The only supporting evidence for the title’s claim about “everyone” is that they found the gig work from a comment on a Facebook group for writers who were looking for side gigs. Other than that, this is entirely 1 person’s experience.
I also started to lose sympathy for the writer when they bounced between claiming they were broke and talking about about their $150 house cleaner, or the long rant about not being invited to a Slack channel she needed for the work then later realizing they were in the channel from the start and just missed the required onboarding. There’s a section where we’re supposed to hate a coworker whose only offense is trying to do the job well.
Doesn’t sound like a great job, but the article was trying so hard to show this as an “everyone in Hollywood” instead of admitting it was one person’s bumbling misadventure.
I once spent an hour listening to a drunk woman telling me how broke she was. The gist was that she wanted to build a 50 horse stable but could only afford one big enough for a dozen horses. She owned about half of Anaheim. She told this to me as she sat across my desk at her condo, which was my post as a near minimum wage security guard. My money angst was probably less than hers.
He was making $5 million a year and he was MISERABLE. Those stupid horse expenses completely drained his life and finances to the detriment of everything else, he was one of the most unhappy people I've ever encountered in life.
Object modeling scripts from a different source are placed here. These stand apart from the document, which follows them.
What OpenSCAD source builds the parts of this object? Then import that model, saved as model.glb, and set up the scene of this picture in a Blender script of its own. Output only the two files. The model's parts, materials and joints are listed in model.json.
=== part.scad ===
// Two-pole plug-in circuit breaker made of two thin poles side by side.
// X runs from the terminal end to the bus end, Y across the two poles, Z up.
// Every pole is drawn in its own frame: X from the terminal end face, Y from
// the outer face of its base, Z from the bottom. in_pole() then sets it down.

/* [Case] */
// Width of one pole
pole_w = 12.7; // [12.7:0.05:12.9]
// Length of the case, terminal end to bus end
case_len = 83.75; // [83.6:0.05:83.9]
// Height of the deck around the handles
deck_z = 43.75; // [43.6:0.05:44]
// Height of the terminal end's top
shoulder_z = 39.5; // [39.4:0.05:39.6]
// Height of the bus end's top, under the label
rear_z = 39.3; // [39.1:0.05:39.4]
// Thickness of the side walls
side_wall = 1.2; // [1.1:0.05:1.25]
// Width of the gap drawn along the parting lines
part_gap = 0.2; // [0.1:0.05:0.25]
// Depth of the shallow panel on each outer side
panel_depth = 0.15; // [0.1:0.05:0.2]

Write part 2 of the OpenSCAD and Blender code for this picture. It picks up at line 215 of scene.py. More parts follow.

My point in outlining this is to scratch the surface and paint a picture on the systemic damage to this ecosystem and as a result you have people who have been working in a collaborative video workforce who no longer are able to find work. I've seen probably 75% of my colleagues and peers move on to other pastures, parlaying their skills into other careers, often starting in fields where your entry level positions are typically held by people 10, maybe 20 years younger. And of course, some have it easier than others. The AI training gigs come at an extremely opportune time (for them) and typically offer very tantalizing wages (in the form of an AI generated message from a LinkedIn recruiter who only replies with a link to the company's registration page). And if you're months without work and you use some of that unwanted free time to think introspectively about the offer, its easy to walk away with a sense that, eventually, the right talent will meet the right training method and produce the software package that actually kills your employable skillset. Its a horrible feeling. Its a scary feeling. Its a feeling of being on the wrong side of a window that is in the process of closing.
So while you may find it easy to lose sympathy for this particular writer, I would implore you not to lose sympathy for the broader class within and to not lose sight of where this article sits in context to the bigger story. Without a shadow of a doubt, her experience is the norm within the industry right now. I think it is worthy of recognition because what is happening will come for many other fields/areas of expertise in the future. What you describe as one person's bumbling misadventure rhymes quite a bit with other people's struggle to make ends meet in a rapidly evolving/devolving market.
To clarify, in the OP that's $150 flat rate per cleaning, not per hour. If you've tried to hire a housecleaner recently, that seems a bit below average (depending on the apartment). It's not an extravagance - you'd have to spend more time doing it yourself, which takes you away from buidling up your paying work and future.
Prices are going up everywhere, and the contemporary business theory is to maximize extraction from the customer, not to compete (on price, for example). Uber-wealthy capitalists do it; I'm happy for the housecleaners doing it. Not only do I not mind them getting the money, but they have to pay all their rising bills just like everyone else.
In the context of someone complaining about their $14 bank account balance and their job paying $32 per hour that isn't giving them enough work, spending $600 per month on a housecleaner is an extravagance.
> AI training wasn’t on my radar until a comment in an unofficial Writers Guild of America Facebook group caught my attention. The page was filled with posts from unemployed writers struggling with debt and panicking about their income, begging for tips and ideas and survival strategies: “I am stressed and anxiety-ridden … simply trying to breathe” … “ISO food bank/pantry info” … “Hey, so what kind of part-time jobs are you all getting?” I’ve been working for this AI training company called Mercor, one woman typed in the comments. They’re paying 150 an hour for writers. It’s easy money.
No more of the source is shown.